Monday, April 18, 2011
Surprise factor Aaron Gray feeling better
By J.A. Adande
LOS ANGELES -- Aaron Gray couldn’t reveal how far from 100 percent his sprained right ankle feels because “I’m never good with numbers”, so the best he could do was describe it as “Sore. Much better than yesterday.”
Among the unexpected developments in the playoffs is the sudden interest in the Gray’s ankle. These are the kinds of shifts that occur when the New Orleans Hornets take the opening game from the Los Angeles Lakers and Gray outscores Pau Gasol, 12-8, before Gray’s right ankle bent at a 45-degree angle in a visual that even Gray found “kind of nasty” when he saw a replay on “SportsCenter.”

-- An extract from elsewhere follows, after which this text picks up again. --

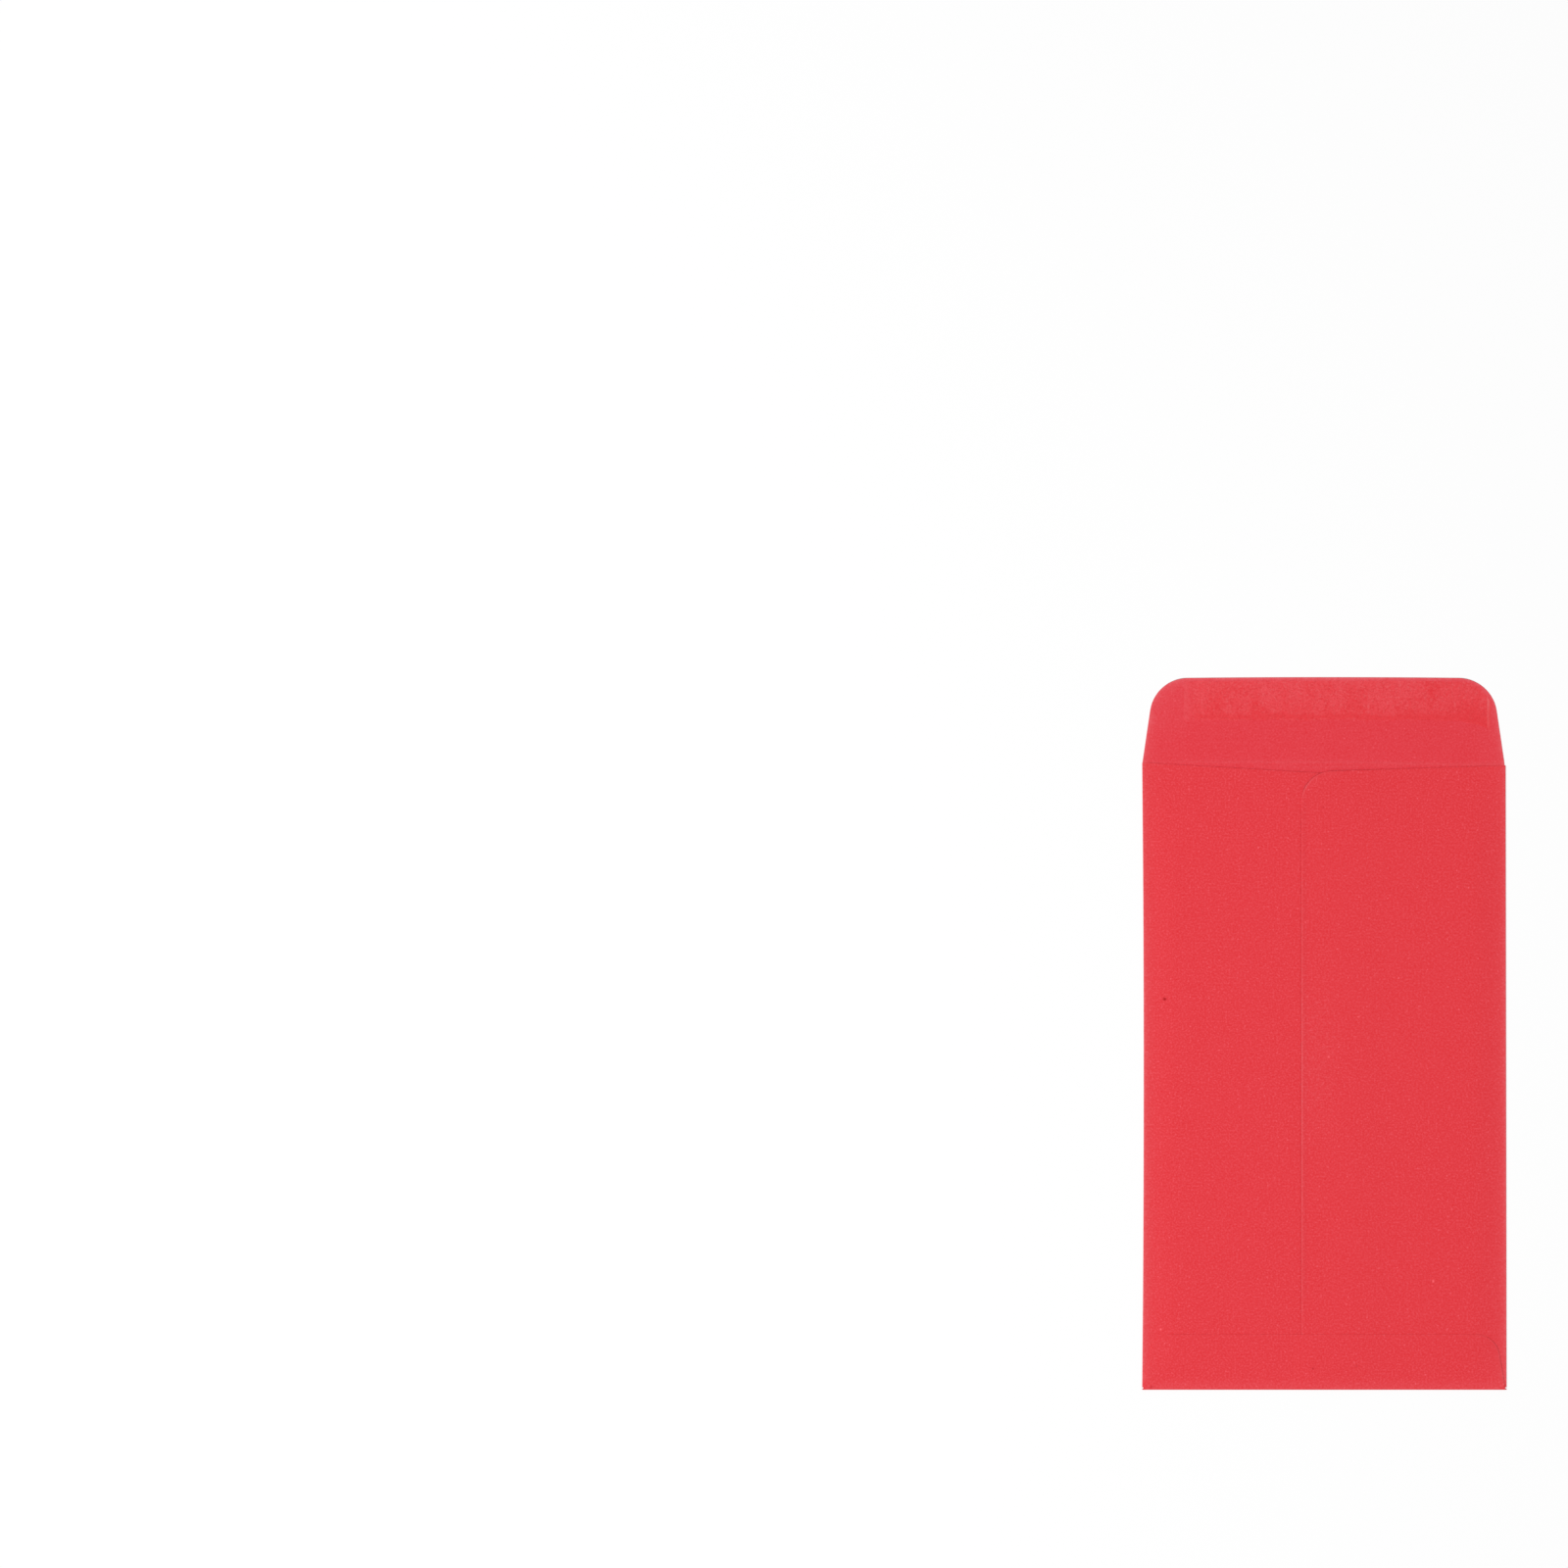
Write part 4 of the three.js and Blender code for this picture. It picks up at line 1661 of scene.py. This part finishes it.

Gray spent Monday’s practice reclining on a trainer’s table, his ankle elevated and iced. Then he strapped on a walking boot. The Hornets are calling his availability “day to day” and are grateful that the series doesn’t resume until Wednesday.
“We’ve got a couple days, so we’ll see,” Hornets coach Monty Williams said.
Williams said the Hornets need more big men, not fewer, since the Lakers “start out with 14 feet” in the form of Gasol and Andrew Bynum. The Hornets are already without power forward David West (torn anterior cruciate ligament), and starting center Emeka Okafor played only 22 minutes in Game 1 because of foul trouble. But Gray and Carl Landry (West’s replacement in the starting lineup) held things down in the frontcourt, while Chris Paul dominated the game from the point guard spot.
Paul was able to make the Lakers’ height work against them whenever Gasol switched onto to him off screen-and-rolls. Gasol was at Paul’s mercy, with his face at one point registering a look of helplessness as Paul froze him with a shake move and hit a jumper over him.
Paul also helped Gray, repeatedly zipping the ball into Gray’s hands the instant he was open inside, before the Laker defense had a chance to recover. Paul assisted on four of Gray’s five baskets (or, if you prefer, Gray provided Paul with four of his 14 assists).
The Hornets shot 52 percent and turned the ball over only three times, efficient numbers that will be hard to maintain throughout the series.
“One game,” Paul said. “That’s all it is.”
The most surprising outcome so far in the playoffs. That’s what it was.